**DATA SECTION**
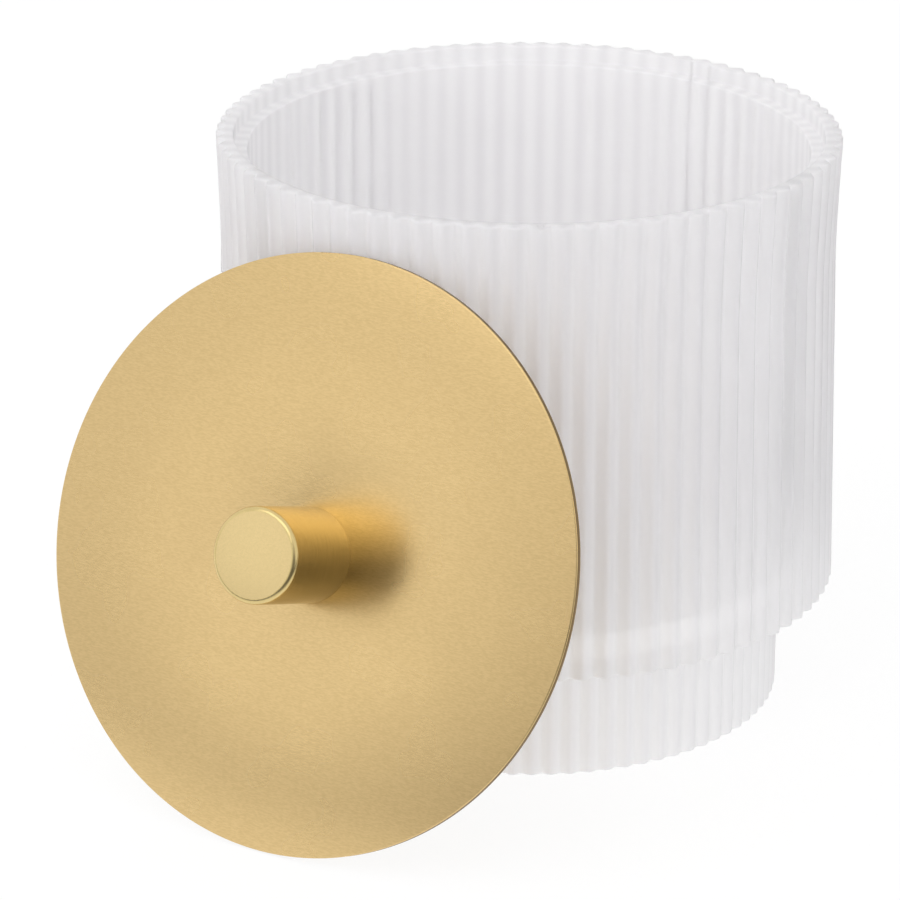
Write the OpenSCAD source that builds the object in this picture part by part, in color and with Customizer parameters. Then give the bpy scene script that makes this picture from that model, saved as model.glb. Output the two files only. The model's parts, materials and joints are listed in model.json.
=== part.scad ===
// Cotton jar of frosted glass with a reeded wall on a narrower reeded foot.
// Its flat brass lid is off and leans against the front left of the wall.
// The jar stands on z = 0 with its axis on Z, and its front faces -Y.

/* [Jar] */
// Height of the jar from the underside of the foot to the rim
jar_h = 94.2; // [84:0.1:130]
// Diameter over the ribs at the rim
rim_d = 100; // [80:0.1:130]
// How far the wall stands in at the waist, where it is narrowest, from the rim
waist_in = 0.6; // [0:0.05:3]
// How far the wall stands out at the lower edge of the body from the rim
hip_out = 0.45; // [0:0.05:3]
// Height of the outward flare between the waist and the rim
flare_h = 19.2; // [8:0.1:30]
// Width of the bevels that take the sharpness off the rim and the ledge
glass_bevel = 0.3; // [0.1:0.05:0.5]

/* [Ribs] */
// Number of ribs round the jar
rib_count = 84; // [48:1:100]
// Depth of the grooves between the ribs of the body
rib_depth = 1.15; // [0.4:0.05:1.3]
// Depth of the grooves between the ribs of the foot
foot_rib_depth = 0.6; // [0.2:0.05:1.2]
// Angle of the first rib from the X axis
rib_turn = 2; // [0:0.1:4]

/* [Foot] */
// Height of the foot
foot_h = 20; // [8:0.1:30]
// How far the foot stands in from the lower edge of the body
foot_in = 8.75; // [4:0.05:15]

/* [Inside] */
// Thickness of the rim round the rebate, over the ribs
rim_wall = 2.85; // [2:0.05:5]
// Thickness of glass between the underside of the body and the floor inside
floor_t = 4.2; // [3:0.1:12]
// Depth of the rebate that the lid drops into
rebate_depth = 2.6; // [1.6:0.1:6]
// Width of the ledge that carries the lid
ledge_w = 2.2; // [1:0.1:5]
// Radius where the wall meets the floor inside
floor_round = 4; // [1:0.1:10]

/* [Lid plate] */
// Thickness of the lid plate
lid_t = 1.2; // [1:0.1:2]
// Gap all round between the lid plate and the rebate
lid_gap = 1; // [0.3:0.05:1.2]
// Bevel on the edges of the lid plate
lid_bevel = 0.2; // [0.05:0.05:0.3]

/* [Knob] */
// Diameter of the knob
knob_d = 14.8; // [10:0.1:25]
// Height of the knob above the lid plate
knob_h = 16; // [12:0.1:30]
// Radius on the outer edge of the knob
knob_round = 0.8; // [0.2:0.05:2]

/* [Knob screw] */
// Diameter of the screw that holds the knob
screw_d = 4; // [3:0.1:5]
// Length of screw inside the knob
screw_grip = 8; // [4:0.1:9]
// Diameter of the screw head
screw_head_d = 8; // [6.5:0.1:9.5]
// Height of the screw head
screw_head_h = 2.4; // [1.6:0.1:3.5]
// Width of the slots of the cross in the screw head
cross_w = 0.9; // [0.5:0.05:1.2]
// Length of the slots of the cross in the screw head
cross_l = 4.2; // [3:0.1:5]
// Depth of the cross in the screw head
cross_depth = 1.2; // [0.6:0.05:1.3]
// Clearance of the screw in the hole of the lid plate
plate_hole_gap = 0.2; // [0.1:0.05:0.4]
// Clearance between the screw and the tapped hole in the knob
thread_gap = 0.05; // [0.02:0.01:0.1]
// Depth of the tapped hole beyond the end of the screw
hole_spare = 1.5; // [0.5:0.1:2.5]

/* [Resting place of the lid] */
// Angle by which the lid leans back from upright
lid_lean = 19.1; // [8:0.1:40]
// Angle round the jar from the front to the lid, towards the left
lid_side = 30; // [-180:1:180]
// Gap between the upper edge of the lid and the ribs it leans on
lean_gap = 0.05; // [0:0.01:0.3]

/* [Hidden] */

// Facets of each round, and flat steps across each rib and up the flare
$fn = 144;
rib_steps = 6;
flare_steps = 3;
arc_steps = 6;

// How far a cut reaches past the surface it opens
cut_over = 1;

// Exponent of the flare: the wall leaves the waist gently and opens towards the rim
flare_power = 1.5;

rim_r = rim_d / 2;
waist_r = rim_r - waist_in;
hip_r = rim_r + hip_out;
foot_r = hip_r - foot_in;
waist_z = jar_h - flare_h;
rebate_r = rim_r - rim_wall;
ledge_z = jar_h - rebate_depth;
inside_r = rebate_r - ledge_w;
inside_z = foot_h + floor_t;

lid_r = rebate_r - lid_gap;
knob_r = knob_d / 2;
screw_r = screw_d / 2;

// Crest radius of the wall at height z: a straight taper up to the waist, then the flare
function wall_r(z) = z < waist_z
    ? hip_r + (waist_r - hip_r) * (z - foot_h) / (waist_z - foot_h)
    : waist_r + (rim_r - waist_r) * pow((z - waist_z) / flare_h, flare_power);

// Points of one ring of ribs at height z, with crests at radius r and grooves of the
// given depth. Each rib is an arc through its crest and the grooves on both sides.
function rib_ring(z, r, depth) =
    let (
        half = 180 / rib_count,
        groove_x = (r - depth) * cos(half),
        groove_y = (r - depth) * sin(half),
        rise = r - groove_x,
        round_r = (groove_y * groove_y + rise * rise) / (2 * rise),
        middle = r - round_r,
        swing = atan2(groove_y, groove_x - middle)
    )
    [for (rib = [0 : rib_count - 1], step = [0 : rib_steps - 1])
        let (
            a = rib_turn + rib * 2 * half,
            t = a + swing * (2 * step / rib_steps - 1)
        )
        [middle * cos(a) + round_r * cos(t), middle * sin(a) + round_r * sin(t), z]];

// Heights, crest radii and groove depths of the rings, from the foot to the rim
flare_z = [for (i = [0 : flare_steps])
    waist_z + (jar_h - glass_bevel - waist_z) * i / flare_steps];
levels = concat(
    [[0, foot_r, foot_rib_depth], [foot_h, foot_r, foot_rib_depth]],
    [[foot_h, hip_r, rib_depth]],
    [for (z = flare_z) [z, wall_r(z), rib_depth]],
    [[jar_h, rim_r - glass_bevel, rib_depth]]
);

// Arc of a corner in a profile, about centre c, from angle a0 to angle a1
function corner(c, r, a0, a1) =
    [for (i = [0 : arc_steps])
        let (a = a0 + (a1 - a0) * i / arc_steps)
        [c[0] + r * cos(a), c[1] + r * sin(a)]];

// Solid with the reeded outside of the jar, lofted through the rings of ribs. The two
// ends are fans round a middle point, because the outline dips at each groove.
module reeded_solid() {
    n = rib_count * rib_steps;
    top = (len(levels) - 1) * n;
    low_middle = top + n;
    high_middle = low_middle + 1;
    points = concat(
        [for (level = levels, p = rib_ring(level[0], level[1], level[2])) p],
        [[0, 0, 0], [0, 0, jar_h]]
    );
    underside = [for (i = [0 : n - 1]) [low_middle, i, (i + 1) % n]];
    rim = [for (i = [0 : n - 1]) [high_middle, top + (i + 1) % n, top + i]];
    walls = [for (ring = [0 : len(levels) - 2], i = [0 : n - 1], half = [0, 1])
        let (
            a = ring * n + i,
            b = ring * n + (i + 1) % n
        )
        half == 0 ? [a, a + n, b] : [b, a + n, b + n]];
    polyhedron(points = points, faces = concat(underside, rim, walls));
}

// Hollow of the jar: round-cornered inside, ledge and rebate
module hollow() {
    rotate_extrude()
        polygon(concat(
            [[0, inside_z]],
            corner([inside_r - floor_round, inside_z + floor_round], floor_round, -90, 0),
            [[inside_r, ledge_z - glass_bevel],
             [inside_r + glass_bevel, ledge_z],
             [rebate_r, ledge_z],
             [rebate_r, jar_h - glass_bevel],
             [rebate_r + glass_bevel + cut_over, jar_h + cut_over],
             [0, jar_h + cut_over]]
        ));
}

// One moulded piece of glass: solid foot, reeded wall, open mouth
module jar() {
    color("gainsboro")
        difference() {
            reeded_solid();
            hollow();
        }
}

// Height and distance of the middle of the lid's back. The lid stands on the widest
// part of its edge. The upper edge of its back meets the ribs, or where the lid is
// taller than the jar its back meets the rim.
back_edge_r = lid_r - lid_bevel;
lid_mid_z = lid_r * cos(lid_lean) - lid_bevel * sin(lid_lean);
lid_top_z = lid_mid_z + back_edge_r * cos(lid_lean);
touch_z = min(lid_top_z, jar_h - glass_bevel);
lid_mid_y = wall_r(touch_z) + lean_gap + (touch_z - lid_mid_z) * tan(lid_lean);

// Puts a lid that is drawn flat, with its knob up, into its leaning place
module leaned() {
    rotate([0, 0, -lid_side])
        translate([0, -lid_mid_y, lid_mid_z])
            rotate([90 - lid_lean, 0, 0])
                children();
}

// Flat disc with bevelled edges and a hole for the screw
module lid_plate() {
    color("goldenrod")
        leaned()
            difference() {
                rotate_extrude()
                    polygon([
                        [0, 0],
                        [back_edge_r, 0],
                        [lid_r, lid_bevel],
                        [lid_r, lid_t - lid_bevel],
                        [back_edge_r, lid_t],
                        [0, lid_t]
                    ]);
                translate([0, 0, -cut_over])
                    cylinder(h = lid_t + 2 * cut_over, r = screw_r + plate_hole_gap);
            }
}

// Turned bar with a rounded outer edge and a tapped hole in its base
module knob() {
    color("goldenrod")
        leaned()
            translate([0, 0, lid_t])
                difference() {
                    rotate_extrude()
                        polygon(concat(
                            [[0, 0], [knob_r, 0]],
                            corner([knob_r - knob_round, knob_h - knob_round], knob_round, 0, 90),
                            [[0, knob_h]]
                        ));
                    translate([0, 0, -cut_over])
                        cylinder(h = screw_grip + hole_spare + cut_over, r = screw_r + thread_gap);
                }
}

// Pan head screw from the back of the plate into the knob
module knob_screw() {
    head_round = screw_head_h / 2;
    color("silver")
        leaned()
            difference() {
                rotate_extrude()
                    polygon(concat(
                        [[0, lid_t + screw_grip], [0, -screw_head_h]],
                        corner([screw_head_d / 2 - head_round, head_round - screw_head_h],
                            head_round, -90, 0),
                        [[screw_head_d / 2, 0], [screw_r, 0], [screw_r, lid_t + screw_grip]]
                    ));
                for (turn = [0, 90])
                    rotate([0, 0, turn])
                        translate([-cross_l / 2, -cross_w / 2, -screw_head_h - cut_over])
                            cube([cross_l, cross_w, cross_depth + cut_over]);
            }
}

jar();
lid_plate();
knob();
knob_screw();
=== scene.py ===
# %% [markdown]
# # A cotton jar of frosted reeded glass with a brass lid
#
# The real object is a small jar for cotton pads. One piece of pressed glass makes a solid
# foot and a wall of close upright ribs, which glassmakers call reeds. The glass is frosted,
# so it glows softly and shows only shadows of what is behind it. A flat disc of brushed
# brass with a plain knob is the lid. It is off, and leans against the jar.
#
# The solid model is loaded first as a fixed frame. Each piece here is then made in the
# same place and size, only finer, and gets the finish of the real one.

# %% Load the fixed frame
import json
from math import cos, pi, radians, sin, sqrt

import bmesh
import bpy
from mathutils import Matrix, Vector

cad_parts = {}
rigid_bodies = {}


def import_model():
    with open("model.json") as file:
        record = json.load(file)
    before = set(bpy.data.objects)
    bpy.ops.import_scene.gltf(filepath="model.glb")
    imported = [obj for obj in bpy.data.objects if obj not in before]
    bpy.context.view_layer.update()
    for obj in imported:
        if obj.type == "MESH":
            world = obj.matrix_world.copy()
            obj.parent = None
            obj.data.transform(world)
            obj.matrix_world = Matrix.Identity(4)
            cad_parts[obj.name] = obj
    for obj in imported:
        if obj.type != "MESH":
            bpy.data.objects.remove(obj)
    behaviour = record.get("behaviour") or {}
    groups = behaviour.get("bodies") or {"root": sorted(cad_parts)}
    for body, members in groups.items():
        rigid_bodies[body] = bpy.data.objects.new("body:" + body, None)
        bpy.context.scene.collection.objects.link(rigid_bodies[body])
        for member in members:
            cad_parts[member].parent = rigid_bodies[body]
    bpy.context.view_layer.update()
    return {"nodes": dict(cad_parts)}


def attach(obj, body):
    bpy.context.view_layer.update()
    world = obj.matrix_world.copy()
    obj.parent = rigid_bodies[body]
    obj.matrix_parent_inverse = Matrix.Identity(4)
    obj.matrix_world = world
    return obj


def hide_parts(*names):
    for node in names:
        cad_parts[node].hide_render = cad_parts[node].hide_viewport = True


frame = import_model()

MM = 0.001
print("nodes in the frame:", sorted(frame["nodes"]))

# %% [markdown]
# ## The camera
#
# A picture taken from about three quarters of a metre through a long lens looks nearly
# flat, so the far side of the rim is almost as wide as the near side. A short lens close
# by would bulge the jar. The place, the three angles and the focal length below are the
# ones at which circles of the jar's own sizes fall on the rim, foot and lid of the picture.

# %% Place the camera
PIXELS = 900
SENSOR = 36
FOCAL_PIXELS = 4750.4
NEAREST, FARTHEST = 0.01, 100
EYE = Vector((0, -725.3, 320.2)) * MM
YAW, PITCH, ROLL = radians(-0.983), radians(21.176), radians(0.22)

look = Vector((sin(YAW) * cos(PITCH), cos(YAW) * cos(PITCH), -sin(PITCH)))
across = look.cross(Vector((0, 0, 1))).normalized()
upward = across.cross(look)
right = cos(ROLL) * across + sin(ROLL) * upward
up = -sin(ROLL) * across + cos(ROLL) * upward

lens = bpy.data.cameras.new("camera")
lens.sensor_width = SENSOR
lens.lens = FOCAL_PIXELS / PIXELS * SENSOR
lens.clip_start, lens.clip_end = NEAREST, FARTHEST
camera = bpy.data.objects.new("camera", lens)
camera.matrix_world = Matrix.Translation(EYE) @ Matrix((right, up, -look)).transposed().to_4x4()
bpy.context.scene.collection.objects.link(camera)
bpy.context.scene.camera = camera
print("lens", round(lens.lens, 1), "mm")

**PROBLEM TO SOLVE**
Retype exactly, and only, the lines from the one containing "for (turn = [0, 90])" through the one containing "for body, members", both included.

**RESPONSE TO THIS EXERCISE**
                for (turn = [0, 90])
                    rotate([0, 0, turn])
                        translate([-cross_l / 2, -cross_w / 2, -screw_head_h - cut_over])
                            cube([cross_l, cross_w, cross_depth + cut_over]);
            }
}

jar();
lid_plate();
knob();
knob_screw();
=== scene.py ===
# %% [markdown]
# # A cotton jar of frosted reeded glass with a brass lid
#
# The real object is a small jar for cotton pads. One piece of pressed glass makes a solid
# foot and a wall of close upright ribs, which glassmakers call reeds. The glass is frosted,
# so it glows softly and shows only shadows of what is behind it. A flat disc of brushed
# brass with a plain knob is the lid. It is off, and leans against the jar.
#
# The solid model is loaded first as a fixed frame. Each piece here is then made in the
# same place and size, only finer, and gets the finish of the real one.

# %% Load the fixed frame
import json
from math import cos, pi, radians, sin, sqrt

import bmesh
import bpy
from mathutils import Matrix, Vector

cad_parts = {}
rigid_bodies = {}


def import_model():
    with open("model.json") as file:
        record = json.load(file)
    before = set(bpy.data.objects)
    bpy.ops.import_scene.gltf(filepath="model.glb")
    imported = [obj for obj in bpy.data.objects if obj not in before]
    bpy.context.view_layer.update()
    for obj in imported:
        if obj.type == "MESH":
            world = obj.matrix_world.copy()
            obj.parent = None
            obj.data.transform(world)
            obj.matrix_world = Matrix.Identity(4)
            cad_parts[obj.name] = obj
    for obj in imported:
        if obj.type != "MESH":
            bpy.data.objects.remove(obj)
    behaviour = record.get("behaviour") or {}
    groups = behaviour.get("bodies") or {"root": sorted(cad_parts)}
    for body, members in groups.items():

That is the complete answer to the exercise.